Imagine you arrive at an airport for the first time and you are in a hurry to find the gate; or you’re in a museum and are interested in a specific section; or you’re about to meet someone in a big hall but have no idea how to give indications to each other about where to meet: Indoor positioning to the rescue.

Indoor positioning is about viewing your position on a map when you’re inside a building. The issue with the well-known GPS technology is that signals from the satellites are lost when there are walls/ceilings in the middle of their path. It is for this reason that new approaches had to be taken. One of them is using Bluetooth LE beacons and your phones bluetooth antenna to estimate your position relative to the beacons.

Core Problem

Bluetooth LE has a mode to advertise (advertising mode) signals, this mode is used by beacons. There is a mode to receive those signals (scanner mode) that is implemented in your phone.

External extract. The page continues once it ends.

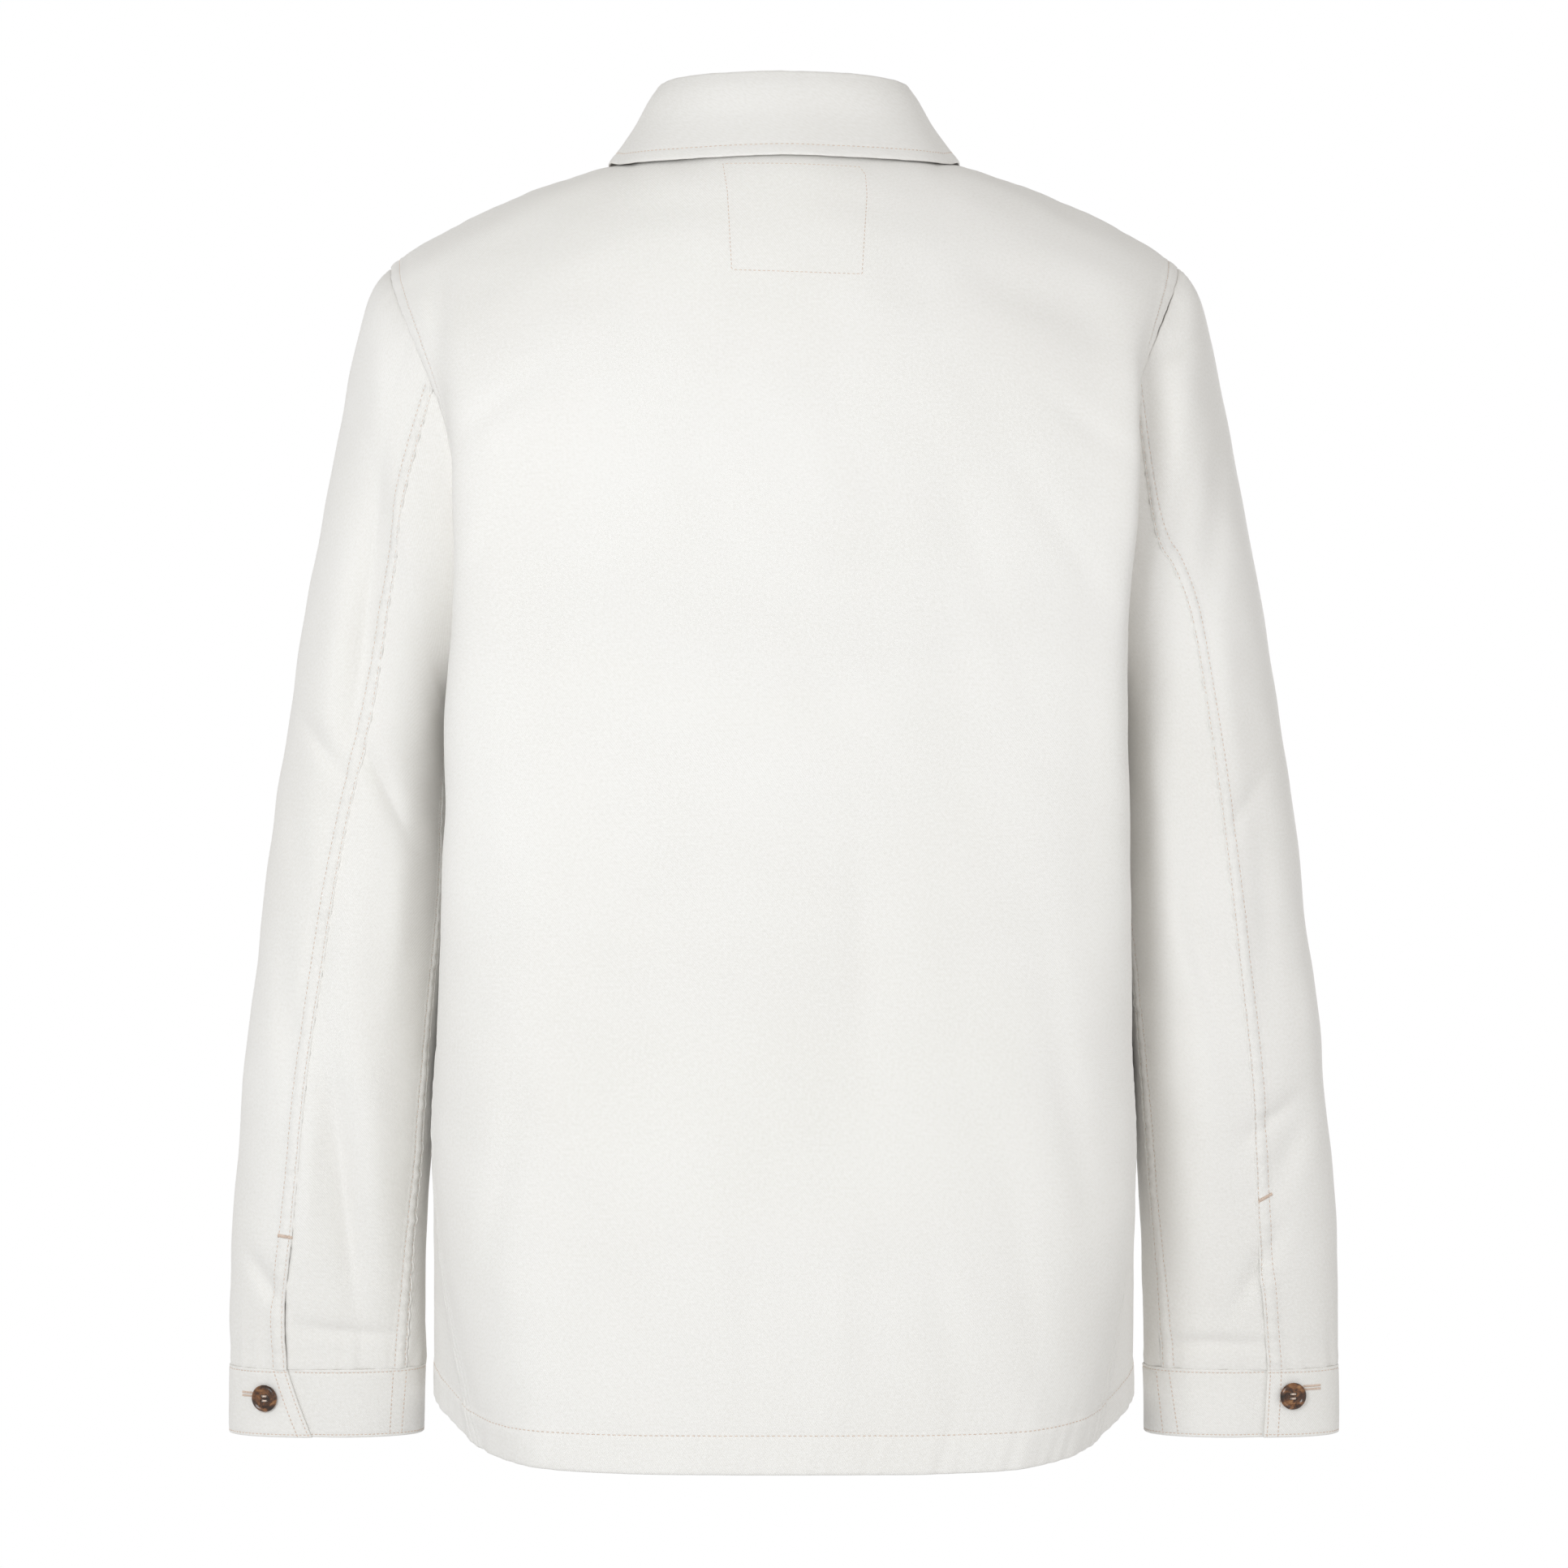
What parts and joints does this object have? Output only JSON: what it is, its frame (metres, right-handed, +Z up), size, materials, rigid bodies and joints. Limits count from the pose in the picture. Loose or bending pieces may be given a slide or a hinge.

When the phone receives a signal, it measures its power (RSSI to figure out the distance to the beacon, since the power and distance are proportional.

So far so good, but the issue is that Bluetooth LE is not really a technology thought for measuring distance but for detecting proximity. In fact, the 2.4 GHz signal is so affected by walls/humans/plants/whatever that a human standing in the middle of a device and a beacon can cause a 100% measurement difference.

A common method for estimating position using distance in a N dimensional world is to find N+1 reference points, so in case we want to calculate the position in a 2D floor, we need 3 reference points (beacons in our case). The intersecting point of the three circles will be our position. The method is called trilateration.

Trilateration

The issue with trilateration is when the signal has significant noise, the intersecting point can simply not be there when drawing the circles. No intersecting point means no distance measurement. Also, using more than three beacons to improve the estimated position increases the complexity of the algorithm significantly.

The experiment

In the Beacons Positioning open source iOS app, I tried to find a satisfactory solution without being too rigorous on pretending to find the exact position of the device. For this, Heat Maps were used and the outcome is a ‘probability’ area that tells where the device may be found. The heat map is filled based on recent past measures.

App

In the experiment, a big hall of 8m x 18m were used. The beacons were positioned around 2.5m high on the walls.

Hall

The following methods were the ones that produced the best results. Depending on your needs and environment, you can try and pick the one that works best for you.

Levenberg Marquadt method

Levenberg Marquadt is a method used to solve non-linear squares problems and showed good results on the positioning problem. It’s not that predictable but works pretty well on positions where the device is quite near to a particular beacon.

It’s an iterative algorithm and consumes a reasonable amount of CPU even when performed several times per second. Keep in mind that variance in CPU consumption will affect not only your app performance, but also battery life.

Ad-hoc method

This method (called “heuristic” in the app) is a pretty simple one. The ad-hoc/heuristic method iterates the room area as a grid and calculates the discrepancy between all the beacons measurements and the current position of the algorithm. The position where the accumulated error is minimum is the estimated position.

It’s more deterministic than the previous one and throws similar outcomes to the trilateration algorithm when noise is minimum. For big areas (where computing could be too demanding), an heuristic method may be included, so instead of ‘brute force’ searching the whole room, some samples are taken and then a gradient to the minimum is deducted.

Environment characterization

There are many variables that are part of the environment: the height of the beacons, the amount of people in the room, the shape of the room, refracting areas, etc.

A good idea to try to minimize the error is by tweaking the algorithm variables. You can for instance customize the estimation formula for calculating the distance to the beacons by comparing the empiric results of your context.

The iOS app offers a convenient way to sample the environment by recording a session (e.g: walking a particular path on the room) and then being able to play it anytime later while you tune your parameters and iterate to reach an accurate heat map.

Walk

You can perform a similar experiment very easily: locate a few iBeacons in your room, configure within the app the details of the room, specify the beacons IDs and your location will be revealed in the map instantly.

Tips

  • Use the strongest transmitter power. Stronger signals will end in higher signal to noise ratios.
  • Try to put your beacons as high as possible to avoid blocking surfaces.
  • The more beacons you use the more accurate the estimate will be.
  • Use some noise filtering solution, from basic average of past values to more complex solutions like Kalman or Complementary filters.

Conclusion

Using the previous approaches can work on controlled environments where near perfect precision is not needed. For a further research, more complex solutions using Kalman filters and the motion co-processor of the device may throw more accurate results and thus open the spectrum of indoor positioning applications.